Your honor is certainly unconstrained with respect to the exercise of discretion precedent to the acceptance or rejection of the proposed (c)(1)(C). Notwithstanding the values of finality and efficiency embodied by Rule 11(c)(1)(C), a fair result is, no doubt, of greater value both to this defendant, and to the integrity of the judicial system writ large.
Additionally, the government may itself propose to alter the terms of the agreement; may include in an agreement a clause allowing either party to move for an upward or downward adjustment at or even after sentencing; or may at any time move the court to impose a lesser sentence than that originally proposed. See, e.g.: United States v. King, 543 Fed.Appx. 99 (E.D.N.Y. 2013), reciting that sentence was imposed pursuant to the Rule 11(c)(1)(C) agreement as well as “the government’s requests … that the court depart downward”; United States v. Adams, 2014 WL 4745936 (S.D.N.Y. 2014), indicating that by the terms of the Rule 11 agreement, “either party could, directly or indirectly, seek a sentence outside the stipulated range based on §3553(a) factors.”; United States v. Marks, 890 F. Supp2d 248 (W.D.N.Y. 2012), distinguishing the government’s (c)(1)(C) offer from one whose terms might “contain an ability for [defendant] to seek a reduction…”.
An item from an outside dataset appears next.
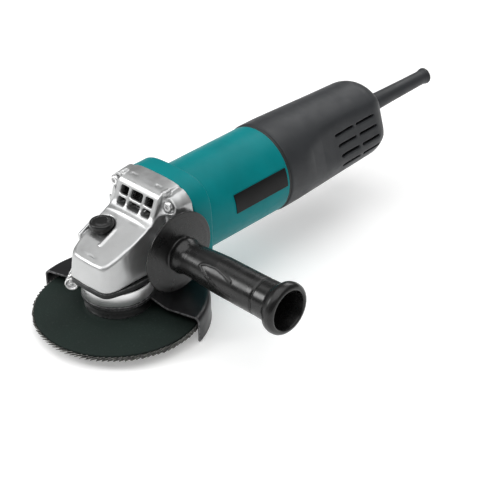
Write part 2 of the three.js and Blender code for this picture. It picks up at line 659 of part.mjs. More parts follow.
function cordClamp() {
  const strap = box(-12, 12, 221, 229, CORD_Z + 1, CORD_Z + 6);
  const holes = [-1, 1].map((side) => rod("Z", 1.9, 40, 70, { x: side * 9, y: 225, sides: 12 }));
  return cut(strap, rod("Y", 3.9, 210, 240, { z: CORD_Z, sides: 20 }), ...holes);
}

function armatureSlots(inner, outer, half, from, to) {
  return Array.from({ length: CORE.slots }, (_, i) => (
    box(inner, outer, -half, half, from, to).rotate([0, 0, (i * 360) / CORE.slots])
  )).map((bar) => bar.rotate([-90, 0, 0]).translate([0, 0, MOTOR_Z]));
}

function armatureCore() {
  const drum = ring("Y", SHAFT_RADIUS + GAP, CORE.radius, CORE.front, CORE.back, { z: MOTOR_Z });
  return cut(drum, ...armatureSlots(9.2, 30, 1.6, CORE.front - 1, CORE.back + 1));
}

function armatureWindings() {
  const end = (from, to) => turned("Y", [
    [7, from], [13, from], [16, (from + to) / 2], [15.4, to], [7, to],
  ], { z: MOTOR_Z, sides: 16 });
  const bars = armatureSlots(9.6, 15, 1.2, CORE.front - 2, CORE.back + 2);
  return join(end(57, CORE.front - GAP), end(118.5, CORE.back + GAP), ...bars);
}

function statorCore() {
  const lamination = ring("Y", 18.4, 28.3, CORE.front, CORE.back, { z: MOTOR_Z, sides: 40 });
  const flats = box(-25.2, 25.2, 60, 120, 0, 100);
  return cut(lamination.intersect(flats), ...fieldSlots(18, 24.4, 3.4, 60, 120));
}

const FIELD_ANGLES = [32, 148, 212, 328];

function fieldSlots(inner, outer, half, from, to, angles = FIELD_ANGLES) {
  return angles.map((turn) => (
    box(inner, outer, -half, half, from, to).rotate([0, 0, turn]).rotate([90, 0, 0])
      .translate([0, from + to, MOTOR_Z])
  ));
}

function fieldCoil(side) {
  const angles = side > 0 ? [32, 148] : [212, 328];
  const curve = [...arc(25.6, 27, 153, 10), ...arc(20.2, 153, 27, 10)];
  const outline = curve.map(([u, v]) => [u, MOTOR_Z + side * v]);
  const ends = [[57.5, CORE.front - GAP], [CORE.back + GAP, 117.5]].map(([from, to]) => (
    extruded("Y", outline, from, to)
  ));
  const bars = fieldSlots(20.4, 24, 2.9, CORE.front - 2, CORE.back + 2, angles);
  return join(...ends, ...bars);
}

function brushHolder(side) {
  const [near, far] = [COMMUTATOR.radius + 1.2, 24.6];
  const body = box(-5.2, 5.2, BRUSH_Y - 4.9, BRUSH_Y + 4.9, near, far);
  const bore = box(-3.6, 3.6, BRUSH_Y - 3.3, BRUSH_Y + 3.3, near - 1, far - 1.4);
  return cut(body, bore).scale([1, 1, side]).translate([0, 0, MOTOR_Z]);
}

function carbonBrush(side) {
  const block = box(-3.2, 3.2, BRUSH_Y - 2.9, BRUSH_Y + 2.9, COMMUTATOR.radius + 0.4, 20);
  return block.scale([1, 1, side]).translate([0, 0, MOTOR_Z]);
}

function brushSpring(side) {
  const spring = coil(2, 0.35, 20.8, 22.5, 3).translate(0, BRUSH_Y, MOTOR_Z);
  if (side < 0) spring.rotateX(Math.PI).translate(0, 2 * BRUSH_Y, 2 * MOTOR_Z);
  return solid(spring);
}

function armatureShaft() {
  return turned("Y", [
    [0, 21], [4, 21], [4, 26.9], [SHAFT_RADIUS, 26.9], [SHAFT_RADIUS, 137.4],
    [3.7, 137.4], [3.7, 147], [0, 147],
  ], { z: MOTOR_Z, sides: 20 });
}

const FAN_BLADES = 14;

function coolingFan() {
  const disc = turned("Y", [
    [SHAFT_RADIUS + GAP, 41.2], [9, 41.2], [11, 48], [29.4, 48.6], [29.4, 50], [SHAFT_RADIUS + GAP, 51],
  ], { z: MOTOR_Z });
  const blades = Array.from({ length: FAN_BLADES }, (_, i) => (
    box(14, 29, -0.8, 0.8, -49, -42.4).rotate([0, 0, (i * 360) / FAN_BLADES])
      .rotate([90, 0, 0]).translate([0, 0, MOTOR_Z])
  ));
  return join(disc, ...blades);
}

function commutator() {
  const { radius, front, back } = COMMUTATOR;
  return turned("Y", [
    [SHAFT_RADIUS + GAP, front], [radius + 1.2, front], [radius + 1.2, front + 1.6], [radius, front + 1.8],
    [radius, back], [SHAFT_RADIUS + GAP, back],
  ], { z: MOTOR_Z, sides: 24 });
}

// Slide switch on the -X side.
function switchSlider() {
  const { from, to, post } = SLIDER;
  const cap = extruded("X", rounded([
    [from, MOTOR_Z - 7.5, 4], [to, MOTOR_Z - 7.5, 4], [to, MOTOR_Z + 7.5, 4], [from, MOTOR_Z + 7.5, 4],
  ]), -36, -30);
  const ribs = [7, 10.5, 14, 17.5, 21].map((rib) => box(-37, -35.9, from + rib, from + rib + 1.5, 45, 57));
  const stem = box(-33.5, -28.6, post - 3, post + 3, MOTOR_Z - 2.2, MOTOR_Z + 2.2);
  return join(cut(join(cap, ...ribs), rod("Y", 32.1, 60, 130, { z: MOTOR_Z, sides: 64 })), stem);
}

function switchRod() {
  return box(-28.2, -25.9, SLIDER.post - 4, 151, MOTOR_Z - 3, MOTOR_Z + 3);
}

function switchBody() {
  const body = box(-22.5, -7, 152, 182, MOTOR_Z - 11, MOTOR_Z + 11);
  const plunger = box(-27, -22, 155, 161, MOTOR_Z - 2.4, MOTOR_Z + 2.4);
  const terminals = [-7, 7].map((z) => box(-17, -13, 181, 188, MOTOR_Z + z - 2, MOTOR_Z + z + 2));
  return join(body, plunger, ...terminals);
}

// Side handle, turned along +X.
function handleGrip() {
  const flange = BOSS_FACE_X + GAP;
  const outer = [
    [0, flange], [27.4, flange], [27.9, flange + 1], [27.4, flange + 2], [19, flange + 3],
    [11.4, 39.2], [12.4, 42.2], [10.8, 48.5], [11.3, 58], [12.4, 76], [12.7, 112], [13.3, 121.5],
    [16.2, 124.2], [17.3, 128], [16.4, HANDLE_END_X - 0.6], [15.4, HANDLE_END_X],
    [13.1, HANDLE_END_X], [10.9, 114.5], [0, 112.5],
  ];
  const place = { y: HANDLE_Y, z: MOTOR_Z, sides: 24 };
  return cut(turned("X", outer, place), rod("X", 4.35, 30, 52, { ...place, sides: 16 }));
}

function handleStud() {
  return rod("X", 4, 22.5, 51.5, { y: HANDLE_Y, z: MOTOR_Z, sides: 24 });
}

function labelPlate() {
  const [near, far] = [BARREL_RADIUS + 0.2, BARREL_RADIUS + 0.6];
  const { from, to, start, end } = LABEL;
  const centre = [0, MOTOR_Z];
  return extruded("Y", [...arc(far, from, to, 5, centre), ...arc(near, to, from, 5, centre)], start, end);
}

const M4 = { head: 3.5, headLength: 2.8, shank: 1.7, length: 24, hex: 1.6 };
const M3 = { head: 2.6, headLength: 2.2, shank: 1.4, length: 10.4, hex: 1.2 };

function fasteners() {
  const list = [];
  CASE_SCREWS.forEach(([x, rise], i) => {
    const at = { x, y: SCREW_SEAT_Y - 0.4, z: MOTOR_Z + rise };
    list.push([`gear_case_screw_${i + 1}`, screw("Y", at, M4), "steel"]);
  });
  BOX_SCREWS.forEach(([x, y], i) => {
    list.push([`bearing_box_screw_${i + 1}`, screw("Z", { x, y, z: 30.9 }, M3), "steel"]);
  });
  const rear = { y: COVER_SCREW_Y, z: 18.6 };
  list.push(["rear_cover_screw", screw("Z", rear, { ...M4, headLength: 1.6, length: 6 }), "steel"]);
  [-1, 1].forEach((side) => {
    const at = { x: side * 9, y: 225, z: CORD_Z + 6.3 };
    const name = side < 0 ? "cord_clamp_screw_left" : "cord_clamp_screw_right";
    list.push([name, screw("Z", at, { ...M3, length: 9, toward: -1, hex: 0 }), "steel"]);
  });
  return list;
}

const motorAt = { z: MOTOR_Z };
const PIECES = [
  ["gear_housing", gearHousing(), "casting"],
  ["bearing_box", bearingBox(), "dark"],
  ["spindle_bearing", ring("Z", 7.5, 17.5, 21.1, 32.1), "steel"],
  ["bearing_retainer", ring("Z", 12, 17.5, 32.5, 34.2), "dark"],
  ["spindle_bush", ring("Z", 4.3, 6, 49.2, 53.2), "brass"],
  ["spindle", spindle(), "steel"],
  ["crown_gear", crownGear(), "steel"],
  ["gear_circlip", ring("Z", 6.3, 8, 47.3, 48.2, { sides: 24 }), "steel"],
  ["inner_flange", innerFlange(), "gloss"],
  ["backing_plate", backingPlate(), "backing"],
  ["flap_ring", flapRing(), "abrasive"],
  ["lock_nut", lockNut(), "dark"],
  ["guard_shell", guardShell(), "gloss"],
  ["guard_collar", guardCollar(), "casting"],
  ["guard_clamp_screw", clampScrew(), "steel"],
  ["guard_clamp_nut", clampNut(), "steel"],
  ["lock_button_cap", lockButtonCap(), "gloss"],
  ["lock_pin", lockPin(), "steel"],
  ["lock_spring", solid(coil(3.8, 0.4, 57.8, 63, 4).translate(BUTTON.x, BUTTON.y, 0)), "steel"],
  ["motor_housing", motorHousing(), "teal"],
  ["rear_cover", rearCover(), "black"],
  ["label_plate", labelPlate(), "black"],
  ["baffle_plate", ring("Y", 20, 30.6, 52.4, 54, motorAt), "polymer"],
  ["stator_core", statorCore(), "laminate"],
  ["field_coil_upper", fieldCoil(1), "copper"],
  ["field_coil_lower", fieldCoil(-1), "copper"],
  ["armature_shaft", armatureShaft(), "steel"],
  ["armature_core", armatureCore(), "laminate"],
  ["armature_windings", armatureWindings(), "copper"],
  ["commutator", commutator(), "copper"],
  ["cooling_fan", coolingFan(), "polymer"],
  ["pinion", pinion(), "steel"],
  ["front_bearing", ring("Y", 5.3, 15, 27.2, 36.2, motorAt), "steel"],
  ["rear_bearing", ring("Y", 4, 11, 140.2, 147, motorAt), "steel"],
  ["brush_holder_upper", brushHolder(1), "brass"],
  ["brush_holder_lower", brushHolder(-1), "brass"],
  ["carbon_brush_upper", carbonBrush(1), "carbon"],
  ["carbon_brush_lower", carbonBrush(-1), "carbon"],
  ["brush_spring_upper", brushSpring(1), "steel"],
  ["brush_spring_lower", brushSpring(-1), "steel"],
  ["switch_slider", switchSlider(), "black"],
  ["switch_rod", switchRod(), "polymer"],
  ["switch_body", switchBody(), "carbon"],
  ["cord_guard", cordGuard(), "black"],
  ["cord_clamp", cordClamp(), "black"],
  ["side_handle", handleGrip(), "gloss"],
  ["handle_stud", handleStud(), "steel"],
  ...fasteners(),
];

const grinder = new THREE.Group();
grinder.name = "angle_grinder";
for (const [name, body, colour] of PIECES) grinder.add(meshOf(name, body, colour));

export default grinder;
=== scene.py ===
"""Looks for the angle grinder. The row frame in metres; sizes in the functions are millimetres."""
import json
import math

import bmesh
import bpy
import numpy as np
from mathutils import Matrix, Vector

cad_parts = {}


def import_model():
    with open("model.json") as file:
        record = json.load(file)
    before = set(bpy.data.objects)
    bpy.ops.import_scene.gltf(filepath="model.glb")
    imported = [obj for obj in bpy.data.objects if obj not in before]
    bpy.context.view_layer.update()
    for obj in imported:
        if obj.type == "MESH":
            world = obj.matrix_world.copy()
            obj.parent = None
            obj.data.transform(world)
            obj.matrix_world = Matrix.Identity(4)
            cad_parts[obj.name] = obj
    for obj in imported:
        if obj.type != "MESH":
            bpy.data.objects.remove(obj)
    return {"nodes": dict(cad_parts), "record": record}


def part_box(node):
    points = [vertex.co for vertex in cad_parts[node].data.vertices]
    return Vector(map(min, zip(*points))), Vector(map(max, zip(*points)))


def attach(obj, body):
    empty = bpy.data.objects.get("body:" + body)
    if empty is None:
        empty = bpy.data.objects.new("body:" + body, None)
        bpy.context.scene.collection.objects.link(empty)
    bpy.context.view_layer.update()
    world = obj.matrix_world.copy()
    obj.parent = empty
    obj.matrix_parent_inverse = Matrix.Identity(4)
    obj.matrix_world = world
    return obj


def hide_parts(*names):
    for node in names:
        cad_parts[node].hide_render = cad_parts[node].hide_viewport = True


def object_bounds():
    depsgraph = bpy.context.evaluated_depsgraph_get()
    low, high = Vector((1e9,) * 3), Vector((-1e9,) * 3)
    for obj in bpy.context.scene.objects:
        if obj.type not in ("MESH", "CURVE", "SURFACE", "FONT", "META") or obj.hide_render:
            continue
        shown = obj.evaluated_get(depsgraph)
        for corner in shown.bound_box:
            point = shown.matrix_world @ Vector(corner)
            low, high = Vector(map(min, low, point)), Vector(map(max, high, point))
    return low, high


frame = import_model()
cad_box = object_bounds()

MM = 0.001
TURN = 2 * math.pi

# Driving sizes, in millimetres, as the CAD model has them.
MOTOR_Z = 51
HANDLE_Y = 22.6
DISC_RADIUS = 57.5
JOINT_Y = 39.9
COLLAR_END_Y = 55.5
COLLAR = (34.5, 36.1, 35)  # half width, reach up and reach down
COLLAR_POWER = 3.6
BARREL_RADIUS = 31.6
BARREL_END_Y = 134
REAR_END_Y = 245
CASE_BOTTOM = 32.6
CASE_FRONT = -26.4
SLOPE, SLOPE_Z = 0.436, 60.9
GRILLE_FOOT, GRILLE_HEAD, GRILLE_HALF = (15.9, 67.8), (23.5, 84), 19.6
BUTTON = (-10.9, -0.4)
BUTTON_RADIUS, BUTTON_TOP, BUTTON_BOTTOM = 8.3, 65.8, 60.2
WELL_RADIUS, WELL_FLOOR = BUTTON_RADIUS + 0.6, 56.9
UPPER_SCREW, LOWER_SCREW = (25.2, MOTOR_Z + 28), (24.2, MOTOR_Z - 25.6)
BOSS_FACE_X = 34.9
CLAMP_ANGLE = math.radians(-144)
CLAMP = (28.7, 23.6)  # distance from the spindle axis, and height
BAND = (22.7, 23.9, 18.4, 28)  # the guard collar band: inner and outer radius, bottom and top
GUARD_TURN = math.radians(14.45)
GUARD_SET_BACK = 2.2
CORD_Z = 54.5
CORD_GUARD_END = 317
PAD = (3, 53)  # centre of the round pad on each side of the gear case
SEAT_Y = 26.8  # just ahead of where the CAD model's gear-case screws rest
COVER_SCREW = (0, 142)  # x and y of the screw that holds the rear cover from below
BOX_SCREWS = ((14, -18.3), (-14, -18.3), (17, 17), (-17, 17))

# ---------------------------------------------------------------- distance fields


def smax(fields, blend):
    """The common part of several fields, with its inner and outer edges rounded by blend."""
    whole = fields[0]
    for other in fields[1:]:
        share = np.clip(0.5 + 0.5 * (whole - other) / blend, 0, 1)
        whole = other + (whole - other) * share + blend * share * (1 - share)
    return whole


def smin(fields, blend):
    """Several fields joined, with the corners between them rounded by blend."""
    return -smax([-f for f in fields], blend)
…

The above cases clearly indicate that it is within the power of the court to reject the agreement while proposing an acceptable alternative. The case law also demonstrates that it is within the power of the government to refine the agreement as to its terms, allowing defendant more latitude to seek a departure, as well as to suggest to the court a reduction in sentence.